The four U.S. athletes qualified directly based on performance in the 2019 World Surf League.

• Kolohe Andino (San Clemente, California) was the first American surfer to qualify for Team USA’s Olympic surf team with performances so strong he earned the position in October 2019, months before the WSL season ended. The son of a pro surfer, Andino won seven USA Surfing champion titles and nine National Scholastic Surfing Association championships — a record for boys under 18. Andino, 27, has an aggressive, acrobatic style. His default approach is going big, which makes him one of the most filmed and entertaining surfers. Many of his hometown “groms” (slang for a young surfer) look up to Andino, who is quick to encourage and support the region’s up-and-coming talent.

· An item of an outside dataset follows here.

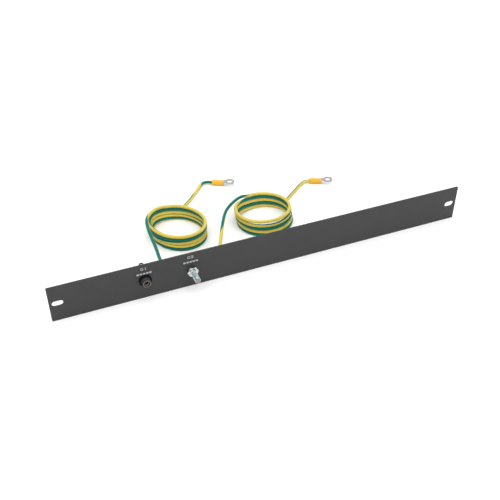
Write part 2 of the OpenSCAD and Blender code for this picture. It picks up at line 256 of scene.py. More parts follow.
LEADS = (
    Lead(
        name="lead_1",
        front=(
            (-127.5, 14.6, 23.5), (-125.8, 14.6, 23.5), (-122.6, 15.4, 23.4), (-119.8, 17.4, 23.2),
            (-118, 20.4, 22.9), (-117.2, 24.4, 22.6), (-116.4, 33, 21.7), (-115.3, 44, 20.9),
            (-114.4, 55, 20.5), (-113.9, 65, 20.4), (-113.5, 75, 20.6), (-113, 85, 21),
            (-111.8, 94.6, 21.5), (-109.9, 103.6, 21.6), (-106, 111.4, 21.3),
            (-100.2, 118, 21.1), (-92.8, 122.8, 20.8), (-85, 125, 20.1),
        ),
        coil=Coil(
            centre=(-76.4, 91.8), radius=31.5, oval=2.4, oval_deg=118, lean=(0.5, 0), taper=0.5,
            start_deg=92, turns=4.755, ramp_deg=112,
            lift=((0, 1.2), (0.12, 0.9), (0.5, 2.4), (0.76, 1.2), (0.86, 0), (1.04, 0.4),
                  (1.5, 1.8), (2, 0), (2.5, 1.2), (3, 0), (3.5, 0.6), (4, 0), (5, 0)),
        ),
        tail=(
            (-105.3, 100.8, 1.9), (-103, 109.3, 1.9), (-99.4, 116.6, 1.9), (-94.4, 122.6, 1.9),
            (-87.8, 127.4, 1.9), (-79.8, 131.2, 1.9), (-71, 134.2, 1.9), (-61.6, 137.8, 1.9),
            (-52.4, 142.8, 1.9), (-44, 149.8, 1.9), (-36.6, 157.8, 1.9), (-29.8, 165.4, 2),
            (-23.8, 172.2, 2.3), (-19.4, 177.6, 2.8), (-16.2, 180.3, 3.2), (-12.3, 181.2, 3.5),
            (-8.1, 180.4, 3.6), (-3.2, 177.8, 3.6),
        ),
        bearing=-27.6,
        twist=(
            (-0.7, 244), (-0.24, 232), (-0.1, 135), (0.05, 142), (0.5, 38), (1, -38),
            (1.5, -160), (2, -218), (2.5, -370), (3, -578), (3.5, -682), (4, -798),
            (4.5, -862), (5, -890), (5.3, -888), (5.4, -960), (5.48, -1080), (5.8, -1090),
        ),
    ),
    Lead(
        name="lead_2",
        front=(
            (-76.5, 10.2, 21.85), (-70, 10.4, 21.85), (-62, 12.4, 21.6), (-55, 18, 21.2),
            (-49.3, 26, 20.7), (-44, 36.5, 20.2), (-39.2, 47, 19.9), (-34.7, 57, 19.9),
            (-30, 66.5, 20.2), (-25, 76, 20.8), (-20, 84.2, 21.3), (-13.8, 91.8, 21.4),
            (-6.6, 98.6, 21.1), (1.6, 104.6, 21), (10.4, 108.8, 20.7),
        ),
        coil=Coil(
            centre=(26.9, 79.2), radius=31.2, oval=1.2, oval_deg=0, lean=(1.2, -0.7), taper=0,
            start_deg=104, turns=4.79, ramp_deg=128,
            lift=((0, 1.7), (0.12, 1.2), (0.54, 2.6), (0.79, 1.6), (0.9, 0.8), (1.04, 1),
                  (2.04, 0.6), (3.04, 0.3), (4.04, 0), (5, 0)),
        ),
        tail=(
            (-2.9, 87.6, 1.9), (-0.6, 95.8, 1.9), (3.2, 103.4, 1.9), (9.2, 109.8, 1.9),
            (17, 114.4, 1.9), (26.6, 116.4, 1.9), (36.6, 115, 1.9), (45.8, 111, 1.9),
            (54, 107.2, 1.9), (61.8, 105.4, 1.9), (69.6, 107.2, 1.9), (77.5, 113, 1.9),
            (85.5, 119.4, 1.9), (93.5, 125.8, 2.2), (101.5, 131.6, 2.8), (108, 134.2, 3.4),
            (114.6, 133.2, 3.6),
        ),
        bearing=-23,
        twist=(
            (-0.75, 60), (-0.5, 75), (-0.36, 235), (-0.06, 285), (0.06, 135), (0.54, 38),
            (0.8, 80), (0.88, 75), (1.02, -38), (1.54, -46), (2.04, 142), (2.54, 218), (3.04, 322), (3.54, 398),
            (4.04, 502), (4.54, 578), (5.1, 548), (5.7, 548),
        ),
    ),
)


# ---------------------------------------------------------------- shader building


class Expr:
    """A socket in a node tree that takes part in arithmetic."""

    def __init__(self, graph, socket):
        self.graph = graph
        self.socket = socket

    def _math(self, operation, *others):
        return self.graph.math(operation, self, *others)

    def __add__(self, other):
        return self._math("ADD", other)

    def __radd__(self, other):
        return self.graph.math("ADD", other, self)

    def __sub__(self, other):
        return self._math("SUBTRACT", other)

    def __rsub__(self, other):
        return self.graph.math("SUBTRACT", other, self)

    def __mul__(self, other):
        return self._math("MULTIPLY", other)

    def __rmul__(self, other):
        return self.graph.math("MULTIPLY", other, self)

    def __truediv__(self, other):
        return self._math("DIVIDE", other)

    def clamp(self):
        """Returns the value held between 0 and 1."""
        return self.graph.make("ShaderNodeClamp", Value=self)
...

• John John Florence (Oahu, Hawaii) is a two-time world champion who came back from injury to gain Olympic qualification in 2019. Despite missing more than half the season recovering from ACL surgery, his first half was so impressive that he remained in contention for one of the top two U.S. spots. Upon returning for the WSL's final event of the season — the iconic Pipe Masters — Florence secured that spot and a place on the Olympic team, just edging out surfing legend Kelly Slater. Florence, 28, started surfing when he was just 2 years old. At the age of 13, he became the youngest person to compete in the Triple Crown of Surfing. Just six years later, Florence would win his first title and in 2017 clinched his second. His surfing is in a league of its own; he effortlessly pulls off freakish airs and maneuvers with athleticism and style.

• Caroline Marks (Melbourne Beach, Florida) made history as the youngest surfer (man or woman) to qualify for the World Surf League Championship Tour at just 15 years old in 2018, and had a performance so strong she was named WSL Rookie of the Year. Now 19, Marks finished her second year on tour ranked No. 2 in the world and matched that in 2020. She learned to surf with her brothers when she was 8 years old. Before going on the WSL Championship Tour, Marks racked up multiple USA Surfing championship wins, including winning the gold medal in the 2016 ISA World Junior Surfing Championships Girls Under 16 division.

• Carissa Moore (Oahu, Hawaii) could be on her way to a fifth world title, and second in a row, with a No. 1 world ranking going into the Olympic summer. She surfs with power and finesse, and is known for her work to help young girls develop confidence and pursue their dreams. Moore, 28, started racking up wins at National Scholastic Surfing Association junior surf competitions and top spots at the ISA World Junior Surfing Championships, where she helped Hawaii win a team victory. In all, she clinched a record 11 NSSA amateur titles. At age 18 in 2011, she became the youngest person (man or woman) to win a surfing world title and was the first woman to compete in the Triple Crown of Surfing, Hawaii’s most prestigious contest series featuring the world’s best male surfers.

• July 25-August 1, 2021: The Olympic surfing competition will be held entirely within this window depending on surf conditions.